Le 6 décembre 2023, il était devant la commission départementale d’aménagement commercial de Paris, où les entreprises installant plus de 1 000 m2 de commerce doivent présenter leur projet. Il intervenait avec sa casquette LVMH, pour discuter des vastes locaux du 144-150 avenue des Champs-Élysées, acquis quelques jours plus tôt pour presque un milliard d’euros.
Il avait auparavant laissé la parole au délégué général du Comité Champs-Élysées, Timour Veyri. "Un numéro de claquettes extrêmement gênant", juge un participant. Car Timour Veyri, précédemment directeur de cabinet d’un adjoint à la mairie de Paris, a surtout été, dix ans durant, le chef de cabinet de Marc-Antoine Jamet à la mairie de Val-de-Reuil.
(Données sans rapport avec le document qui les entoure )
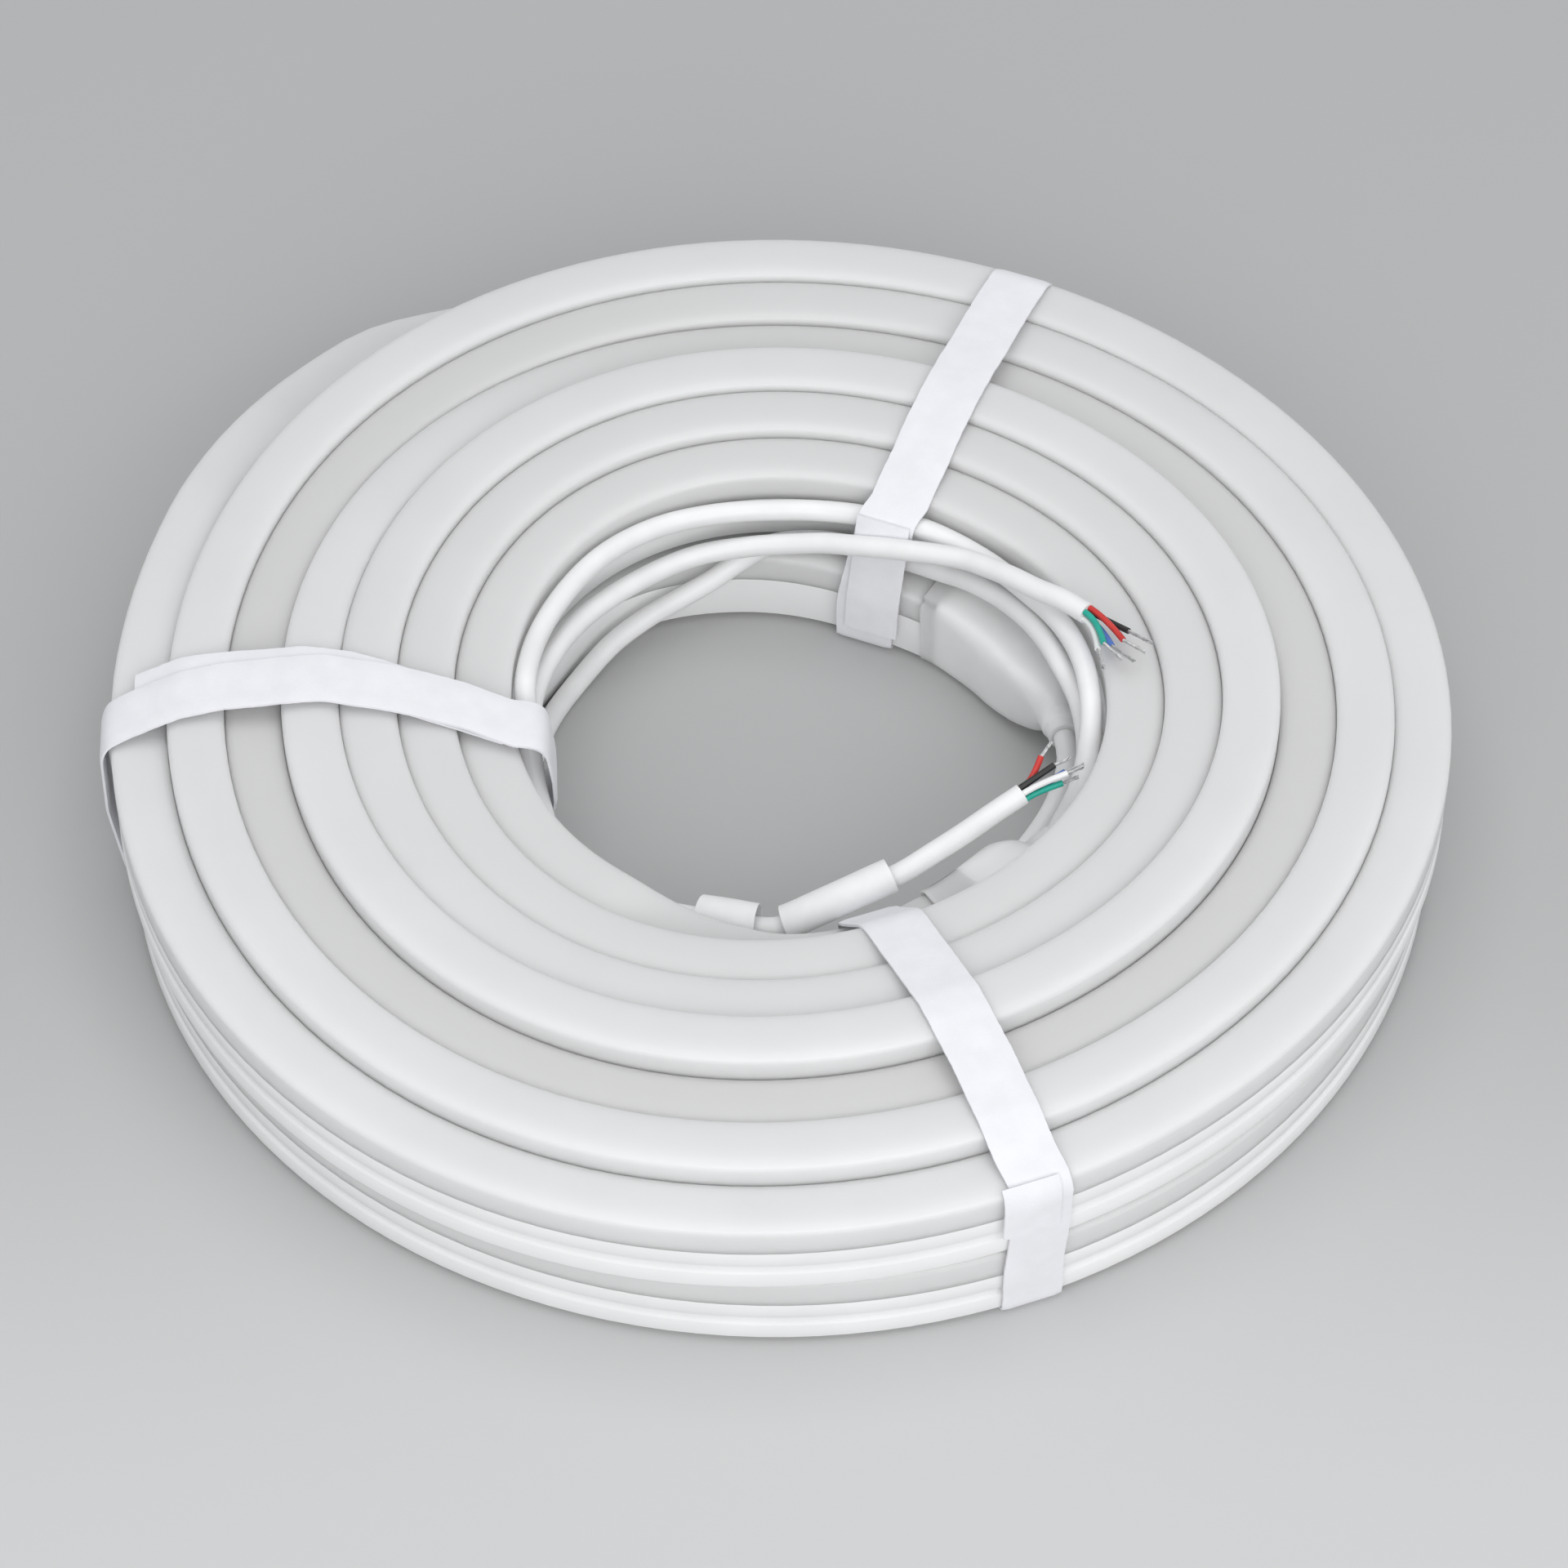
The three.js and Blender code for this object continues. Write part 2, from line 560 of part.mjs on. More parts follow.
function hull(points) {
  const sorted = points.slice().sort((p, q) => p[0] - q[0] || p[1] - q[1]);
  const turn = (o, a, b) => (a[0] - o[0]) * (b[1] - o[1]) - (a[1] - o[1]) * (b[0] - o[0]);
  const half = (list) => {
    const kept = [];
    for (const p of list) {
      while (kept.length > 1 && turn(kept[kept.length - 2], kept[kept.length - 1], p) <= 0.02) {
        kept.pop();
      }
      kept.push(p);
    }
    kept.pop();
    return kept;
  };
  return half(sorted).concat(half(sorted.slice().reverse()));
}

// Convex outline moved outward by a distance; sharp corners are cut square to the bisector.
function grown(outline, distance) {
  const result = [];
  const count = outline.length;
  for (let i = 0; i < count; i += 1) {
    const a = outline[(i + count - 1) % count];
    const b = outline[i];
    const c = outline[(i + 1) % count];
    const n1 = normal(a, b);
    const n2 = normal(b, c);
    const mid = [n1[0] + n2[0], n1[1] + n2[1]];
    const length = Math.hypot(...mid);
    const reach = distance / (length / 2);
    result.push([b[0] + mid[0] / length * reach, b[1] + mid[1] / length * reach]);
  }
  return result;
}

function normal(a, b) {
  const dx = b[0] - a[0];
  const dy = b[1] - a[1];
  const length = Math.hypot(dx, dy);
  return [dy / length, -dx / length];
}

function shapeOf(points) {
  return points.map(([x, y]) => new THREE.Vector2(x, y));
}

function solid(geometry) {
  const g = geometry.clone();
  g.deleteAttribute('normal');
  g.deleteAttribute('uv');
  const merged = mergeVertices(g, 1e-4);
  const mesh = new wasm.Mesh({
    numProp: 3,
    vertProperties: new Float32Array(merged.getAttribute('position').array),
    triVerts: new Uint32Array(merged.getIndex().array),
  });
  mesh.merge();
  return new wasm.Manifold(mesh);
}

function strap(name, plan, pieces, tail) {
  const points = [];
  for (let s = -STRAP_WIDTH / 2; s <= STRAP_WIDTH / 2; s += 1) {
    points.push(...crossings(plan, s));
  }
  for (const [path, range] of pieces) {
    points.push(...held(plan, path, range));
  }
  const taut = hull(points);
  const inner = grown(taut, STRAP_CLEARANCE);
  const outer = grown(taut, STRAP_CLEARANCE + STRAP_THICKNESS);
  const low = Math.min(...taut.map((p) => p[1])) - PART_GAP;
  for (const p of inner) {
    p[1] = Math.max(p[1], low);
  }
  for (const p of outer) {
    p[1] = Math.max(p[1], low - STRAP_THICKNESS);
  }
  const band = new THREE.Shape(shapeOf(outer));
  band.holes.push(new THREE.Path(shapeOf(inner).reverse()));
  const options = { steps: 1, depth: STRAP_WIDTH, bevelEnabled: false };
  const loop = new THREE.ExtrudeGeometry(band, options);

  // Overlap tail: a second thickness on part of the loop, set a little to one side.
  const below = grown(taut, STRAP_CLEARANCE + STRAP_THICKNESS - 0.3);
  const above = grown(taut, STRAP_CLEARANCE + 2 * STRAP_THICKNESS);
  const keep = taut.map((p, i) => i).filter((i) => tail.where(taut[i]));
  const start = keep.find((i) => !keep.includes((i + taut.length - 1) % taut.length));
  const run = keep.map((_, k) => (start + k) % taut.length);
  const strip = run.map((i) => below[i]).concat(run.map((i) => above[i]).reverse());
  const flap = new THREE.ExtrudeGeometry(new THREE.Shape(shapeOf(strip)), options);
  flap.translate(0, 0, -tail.offset);
  const whole = solid(loop).add(solid(flap));
  const mesh = whole.getMesh();
  const geometry = new THREE.BufferGeometry();
  geometry.setAttribute('position', new THREE.Float32BufferAttribute(mesh.vertProperties, 3));
  geometry.setIndex(Array.from(mesh.triVerts));
  const a = rad(plan);
  const frame = new THREE.Matrix4().makeBasis(
    new THREE.Vector3(Math.cos(a), Math.sin(a), 0),
    new THREE.Vector3(0, 0, 1),
    new THREE.Vector3(Math.sin(a), -Math.cos(a), 0),
  );
  const side = STRAP_WIDTH / 2;
  frame.setPosition(
    COIL_AXIS_X - Math.sin(a) * side,
    COIL_AXIS_Y + Math.cos(a) * side,
    0,
  );
  geometry.applyMatrix4(frame);
  add(name, welded(geometry), STRAP_WHITE);
}

const onTop = (p) => p[1] > 44;
strap('strap_left', 182, [[pathB, [0.4, 0.7]], [pathA, [0.6, 0.8]]], { where: onTop, offset: -5 });
strap('strap_back', 68, [[pathB, [0.1, 0.5]], [pathA, [0.3, 0.5]]], {
  where: (p) => onTop(p) && p[0] > 90, offset: -5,
});
strap('strap_front', 290.5, [], { where: (p) => p[1] > 30 && p[0] > 150, offset: 4 });

export default group;
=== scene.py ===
"""Strapped coil of LED neon flex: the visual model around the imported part.

Lengths are millimetres, and plan angles are degrees round the coil's axis. The meshes are made in
metres, in the part's own frame.
"""

import math
import random

import bmesh
import bpy
import numpy as np
from mathutils import Matrix, Vector


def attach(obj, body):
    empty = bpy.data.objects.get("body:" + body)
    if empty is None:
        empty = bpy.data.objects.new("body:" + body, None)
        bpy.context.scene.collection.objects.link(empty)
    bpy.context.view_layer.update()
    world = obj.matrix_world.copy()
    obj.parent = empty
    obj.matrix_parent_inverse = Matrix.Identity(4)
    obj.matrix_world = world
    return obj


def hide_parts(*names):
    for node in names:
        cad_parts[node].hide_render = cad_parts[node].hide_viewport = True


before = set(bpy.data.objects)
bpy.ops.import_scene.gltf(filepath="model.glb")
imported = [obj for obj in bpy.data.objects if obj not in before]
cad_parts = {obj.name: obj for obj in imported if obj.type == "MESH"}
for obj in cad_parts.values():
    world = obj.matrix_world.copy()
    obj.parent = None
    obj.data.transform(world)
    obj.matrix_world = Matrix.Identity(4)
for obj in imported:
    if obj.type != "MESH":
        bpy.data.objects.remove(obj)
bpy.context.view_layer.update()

MM = 0.001
# The coil's axis in plan, and how far the straps lift the coil off the ground.
AXIS = np.array([2.8, -2.3])
LIFT = 1.7

# The flex's half width and height, the pitch of its turns and the upper layer's underside.
HALF = 7.35
HEIGHT = 23.0
PITCH = 15.0
LAYER = 23.3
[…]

Récemment, l’émissaire de Bernard Arnault dans la capitale s’est trouvé un nouveau rôle. Il participe au comité de réflexion sur la rénovation de la place de la Concorde, dans le collège des "grands voisins du secteur", au même titre que le directeur du musée du Jeu de paume ou que l’ambassadrice des États-Unis.
La célèbre place à l’obélisque est le point d’arrivée de l’avenue des Champs-Élysées, et le patron du lobbying LVMH ne pouvait pas rater l’occasion. L’étude présentée par Le Parisien le 28 mai incluait d’ailleurs une belle "vue d’artiste" de la place telle que la rêve le Comité Champs-Élysées, presque entièrement piétonne. Présentée deux jours avant la fin de l’enquête publique sur l’avenir de la place, la transformation est bien plus ambitieuse que celle que la mairie projetait jusque-là.
"Ces dernières années, il y avait un consensus des grandes maisons de mode pour éviter d’attirer trop l’attention, à un moment où la société française est fracturée, raconte un bon connaisseur du milieu. Les méthodes très visibles de LVMH inquiètent désormais ses concurrents". Signalant la manifestation organisée à Barcelone contre la privatisation du célèbre parc Güell par Louis Vuitton pour un défilé le 23 mai, ce confident de la profession anticipe : "Si Bernard Arnault continue, cela risque de finir de la même manière à Paris".